-
Tak, tylko ze to tez jest ograniczenie, masz 6 osob ktore wychodza na scene naraz, ogniskowa obejmujesz tylko 1... i to w kadrze pionowym. Robisz xxx zdjec i cieszysz sie super hiper mega ujeciami, ale nie masz zadnego grupowego... Niektore ujecia robilem na dwa razy i laczylem jak panoramy... Ale jest to pol srodek. Majac kita, podchodzisz (dziwne, przeciez to zoom) i robisz zdjecie z bliska zeby zachowac F3,5. Ja wcale nie mowie o zoomowalnosci kita, tylko o 18-24mm jako praktycznie nie za jasna stalka ;) Troszke sie nie zrozumielismy ;) Prawie nigdy nie uzywam kita powyzej 35mm i gdybym mial kase to zdecydowanie kupil bym cos jasnego z zakresu 18-24mm.
A chwalic na CB sie nie bede bo wiem ze conajmniej jest jedna osoba ktora by mnie jakoscia/kadrami/obrobka zjadla na dziendobry w temacie ktory robie ;)
-
Wszystko to prawda, ale profil zdjęć został bardzo konkretnie podany i chodziło o portrety i feszyn. Kit może być przydatny jak aparatu używamy do przypadkowych zdjęć nie wiadomo gdzie, jeżeli natomiast wiemy co chcemy robić to już nasza głowa w tym żeby zaplanować sesję tak aby posiadany obiektyw był wystarczający. Tylko trzeba trochę pomyśleć zanim zrobi się zdjęcie i tu jest IMHO największa zaleta obiektywów stało ogniskowych.
-
Tylko ze portrety i feszyn to nie zawsze zdjecia pozowane na wielkich polaciach terenu. Pozatym majac konkretna ogniskowa i znajac jej slabe strony - np minimalna odleglosc zeby objac jakis konkretny fragment - zostawiamy sobie tylko wisienke z ciastka ;) Portret w ciasnych pomieszczeniach ? nieeee, lepiej chodzmy w plener bo nie ogarniam w tym pomieszczeniu nawet polowy twarzy... Ja tam wole kita miec i wiedziec ze jest ciemny i zmusza do myslenia co dalej z ta jego ciemnota zrobic ;) Chyba zdominowalismy lekko temat, wiec ja odpuszczam ;) Swoje powiedzialem ;)
-
Dobra, dobra. Oboje macie swoje zdanie i na pewno macie rację, bo każdy aparatu używa w inny sposób i co innego jest ważne. Dla mnie dobra światłosiła jak już wspominałam, dlatego 50 mm f/1.8 jest super, tylko wciąż ta ogniskowa. Yhm, ale muszę sobie jakoś radzić. Mam takie pytanie, które pewnie będzie dla Was głupie, ale nie jestem szczególnie dobra od strony technicznej;) Jaka ogniskowa jest tak jakby obrazem rzeczywistym? Tzn. jeżeli stanę sobie przed drzewem to jaka ogniskowa odwzoruję mi identyczną odległość?
-
50 mm, ale na pełnej klatce. Na cropie 28 będzie zbliżone.
-
annolina, nie bardzo rozumiem czemu Ty tak bardzo nie chcesz mieć kita jako drugiego obiektywu, on naprawdę nie gryzie ;-) W opisanej przez Ciebie sytuacji jak najbardziej polecam 50/1,8 ale nie jako jedyny posiadany obiektyw. We wszystkich aparatach z cropem uzyskasz kąt widzenia taki jaki daje 80mm na pełnej klatce, a to jest dość wąsko. Efekt - niektórych ujęć prostu nie zrobisz.

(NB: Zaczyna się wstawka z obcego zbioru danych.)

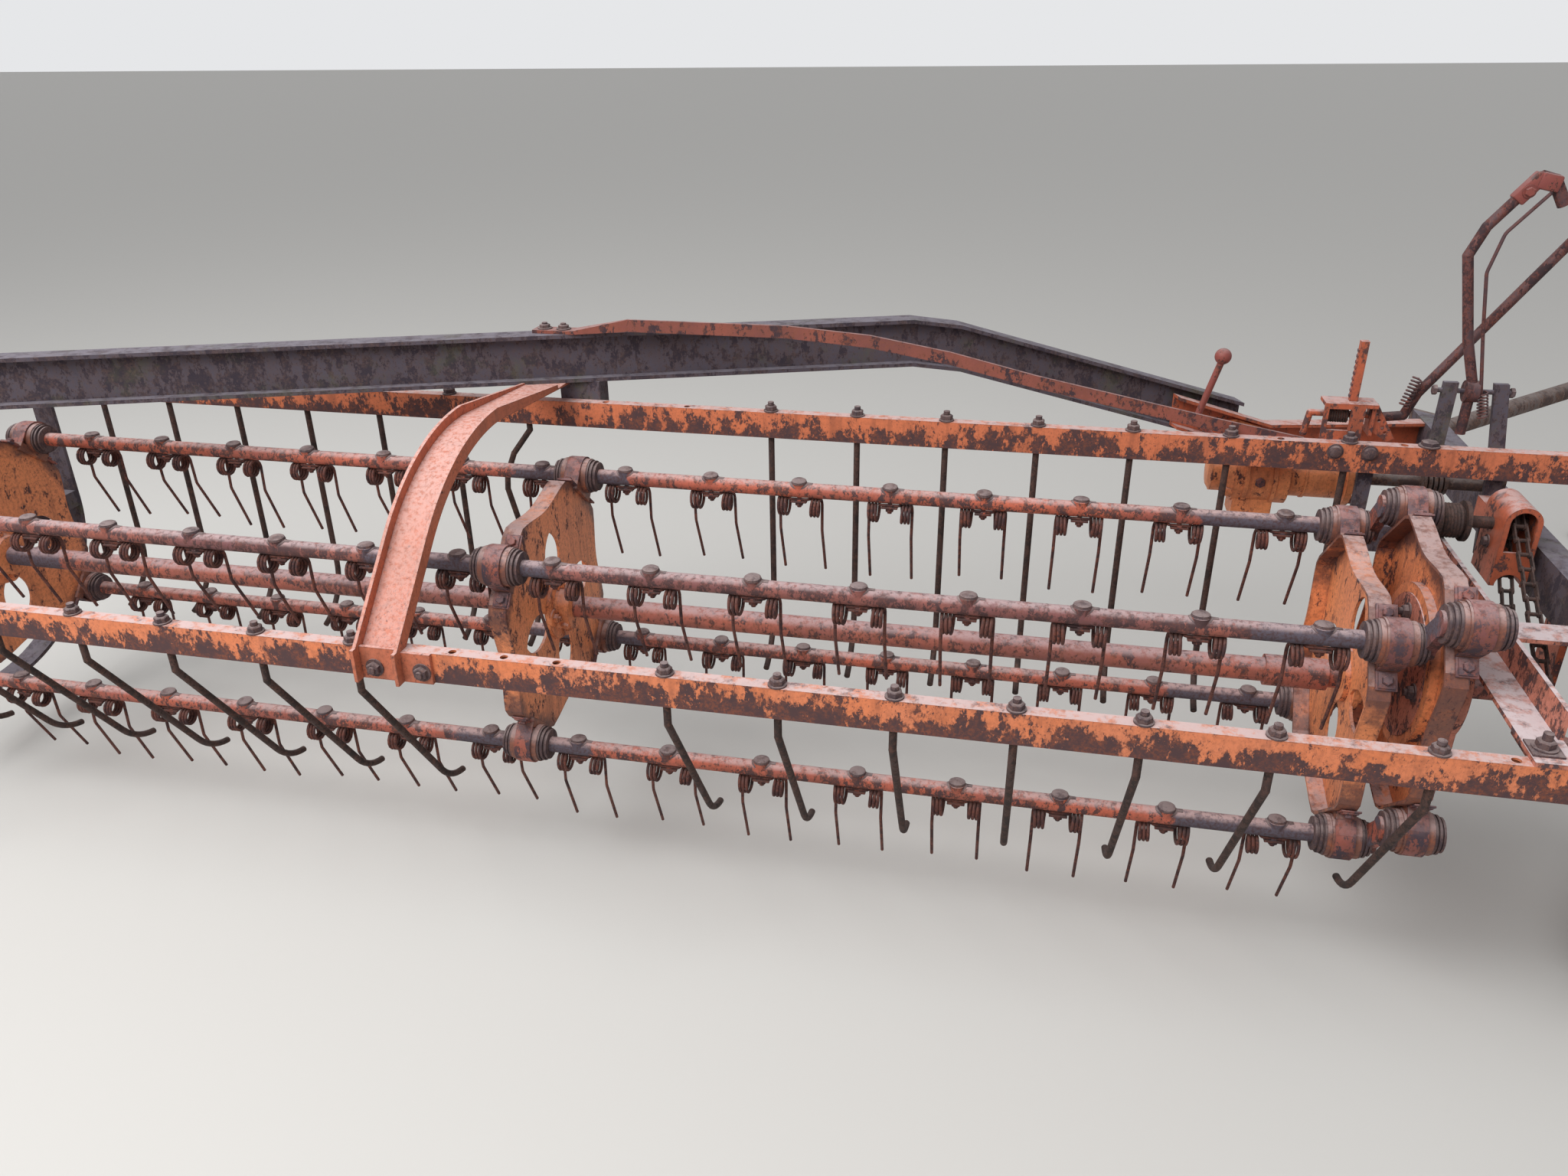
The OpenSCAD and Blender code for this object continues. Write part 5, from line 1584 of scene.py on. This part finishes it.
@dataclass
class Studio:
    """The floor, the light and the photograph's viewpoint."""

    eye: Vector = field(default_factory=lambda: Vector((1.0092, -2.1605, 1.1586)))
    yaw: float = math.radians(12.67)
    pitch: float = math.radians(25.77)
    roll: float = math.radians(-0.73)
    lens: float = 26.56
    sensor: float = 36.0
    floor_reach: float = 60.0
    floor_colour: str = "c6c4c0"
    sky_colour: str = "f1f2f4"
    sky_light: float = 0.65
    sky_seen: float = 0.9
    lamp_at: Vector = field(default_factory=lambda: Vector((-1.8, -2.7, 4.4)))
    lamp_aim: Vector = field(default_factory=lambda: Vector((0.3, 0.2, 0.0)))
    lamp_size: tuple[float, float] = (6.0, 4.0)
    lamp_watts: float = 400.0

    def camera(self) -> None:
        """Stand the camera where the photograph was taken from."""
        data = bpy.data.cameras.new("viewpoint")
        data.lens, data.sensor_width, data.clip_end = self.lens, self.sensor, 200.0
        made = bpy.data.objects.new("viewpoint", data)
        bpy.context.scene.collection.objects.link(made)
        ahead = Vector((-math.sin(self.yaw) * math.cos(self.pitch), math.cos(self.yaw) * math.cos(self.pitch),
                        -math.sin(self.pitch)))
        right = Vector((math.cos(self.yaw), math.sin(self.yaw), 0))
        up = right.cross(ahead)
        rolled = math.cos(self.roll) * right + math.sin(self.roll) * up
        above = -math.sin(self.roll) * right + math.cos(self.roll) * up
        turn = Matrix((rolled, above, -ahead)).transposed().to_4x4()
        made.matrix_world = Matrix.Translation(self.eye + REEL_AT) @ turn
        bpy.context.scene.camera = made

    def floor(self) -> None:
        """Lay a plain pale floor."""
        shape = bmesh.new()
        bmesh.ops.create_grid(shape, x_segments=1, y_segments=1, size=self.floor_reach,
                              matrix=Matrix.Translation(Vector((REEL_AT.x, REEL_AT.y, GROUND_Z))))
        mesh = bpy.data.meshes.new("floor")
        shape.to_mesh(mesh)
        shape.free()
        piece = bpy.data.objects.new("floor", mesh)
        bpy.context.scene.collection.objects.link(piece)
        material, _, shader = blank_material("pale_floor")
        shader.inputs["Base Color"].default_value = linear(self.floor_colour)
        shader.inputs["Roughness"].default_value = 0.9
        mesh.materials.append(material)

    def light(self) -> None:
        """Light the machine softly from the sky and one broad lamp."""
        world = bpy.data.worlds.new("studio_sky")
        bpy.context.scene.world = world
        world.use_nodes = True
        graph = Graph(world.node_tree)
        path = graph.node("ShaderNodeLightPath")
        seen = graph.math("MAXIMUM", path.outputs["Is Camera Ray"], path.outputs["Is Glossy Ray"])
        seen = graph.math("MAXIMUM", seen, path.outputs["Is Transmission Ray"])
        strength = graph.blend_values(seen, self.sky_light, self.sky_seen)
        sky = world.node_tree.nodes["Background"]
        sky.inputs["Color"].default_value = linear(self.sky_colour)
        graph.join(strength, sky.inputs["Strength"])
        data = bpy.data.lights.new("broad_lamp", "AREA")
        data.shape, data.energy = "RECTANGLE", self.lamp_watts
        data.size, data.size_y = self.lamp_size
        lamp = bpy.data.objects.new("broad_lamp", data)
        lamp.location = REEL_AT + self.lamp_at
        aim = REEL_AT + self.lamp_aim - lamp.location
        lamp.rotation_mode = "QUATERNION"
        lamp.rotation_quaternion = aim.to_track_quat("-Z", "Y")
        bpy.context.scene.collection.objects.link(lamp)

    def build(self) -> None:
        """Set up the view, the floor and the light."""
        self.camera()
        self.floor()
        self.light()
        bpy.context.scene.view_settings.view_transform = "Standard"


# Finishes of the CAD nodes

DRESSING = {
    Paint.REAR_RAIL: ("rear_rail",),
    Paint.FRONT_RAIL: ("front_rail",),
    Paint.SPIDER: ("reel_spiders", "control_spider"),
    Paint.BAR: ("tooth_bar_a", "tooth_bar_c", "tooth_bar_d"),
    Paint.DULL_BAR: ("tooth_bar_b",),
    Paint.CORE: ("core_shaft",),
    Paint.ARM: ("curved_arm",),
    Paint.CASE_WITH_PAINTED_LIGHT: ("gear_case",),
    Paint.BRACE: ("strap_brace",),
    Paint.END_ARM: ("end_arm",),
    Paint.FRAME: ("beam_arm", "chain_hood", "crank_adjuster", "wheel_leg", "castor_mast", "castor_fork"),
    Paint.BEAM: ("main_beam", "center_hanger", "left_end_strap", "left_hanger", "rail_post", "lever_bracket",
                 "end_channel"),
    Paint.ROD: ("front_strippers", "rear_strippers", "drive_chain", "idler_shaft"),
    Paint.LEVER: ("tilt_lever", "lift_lever"),
    Paint.GRIP: ("shift_lever",),
    Paint.SPRING: ("tines_a", "tines_b", "tines_c", "tines_d"),
    Paint.STEEL: ("tongue", "hitch_clevis", "stand_leg", "drive_shaft"),
    Paint.WHEEL: ("wheel_rim", "castor_rim"),
    Paint.RUBBER: ("wheel_tyre", "castor_tyre"),
}


def main() -> None:
    """Dress the machine piece by piece."""
    logging.basicConfig(level=logging.INFO, format="%(message)s")
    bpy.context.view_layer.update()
    Studio().build()
    shop = Workshop()
    for paint, nodes in DRESSING.items():
        for node in nodes:
            shop.dress(node, paint)
    reel = Reel()
    main_centre = Vector((2.330, -0.040, -0.205))
    castor_post = Vector((-2.020, 0.401 - 1.960 * math.tan(math.radians(20)), -0.340))
    castor_centre = castor_post - Vector((math.cos(math.pi / 4), math.sin(math.pi / 4), 0)) * 0.150
    assemblies = [
        SpringTines(reel),
        BarHardware(reel),
        Spiders(reel),
        FrameBolts(),
        RailHardware(),
        GearCaseFittings(),
        BeamArmPad(),
        Adjuster(),
        HandLevers(),
        RopeSpool(),
        WheelFittings(main_centre, castor_centre),
        TreadedTyre("main_tyre", "wheel_tyre", "main_wheel", main_centre,
                    radius=0.340, width=0.150, bead=0.1903, bead_width=0.106),
        TreadedTyre("castor_ribbed_tyre", "castor_tyre", "castor_wheel", castor_centre,
                    radius=0.205, width=0.112, bead=0.1013, bead_width=0.088, ribs=3),
    ]
    for assembly in assemblies:
        assembly.build(shop)


if __name__ == "__main__":
    main()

Zrób sobie mały test - w swoim A550 ustaw przy pomocy zooma ogniskową odpowiadającą 80mm i próbuj robić różne kadry nie ruszając zooma tak jakby go nie było
-
Nie wiem jak, ale dobra. KITa nie kupuję, biorą tą 50mm na próbę i będę zbierać dalej. W końcu mogę zacząć od portretów i jakichś dobrze zaplanowanych fashion. Zatem dzięki, dzięki, dzięki za pomoc, za rady:* Decyzja zapadła, kupuję !
-
annolina moim zdaniem trafny wybór. Ta 50-tka będzie zdecydowanie lepsza moim zdaniem, niż kit. Przede wszystkim jest jasniejsza. Choć mogłabym się również zastanawiać na Twoim miejscu nad 85-tką ;)
-
Taa, 85tka na cropie to bardzo uniwersalne szkło, a jeżeli jeszcze przeczyta się wątek i znajdzie informację o budżecie to wtedy już nic tylko brać.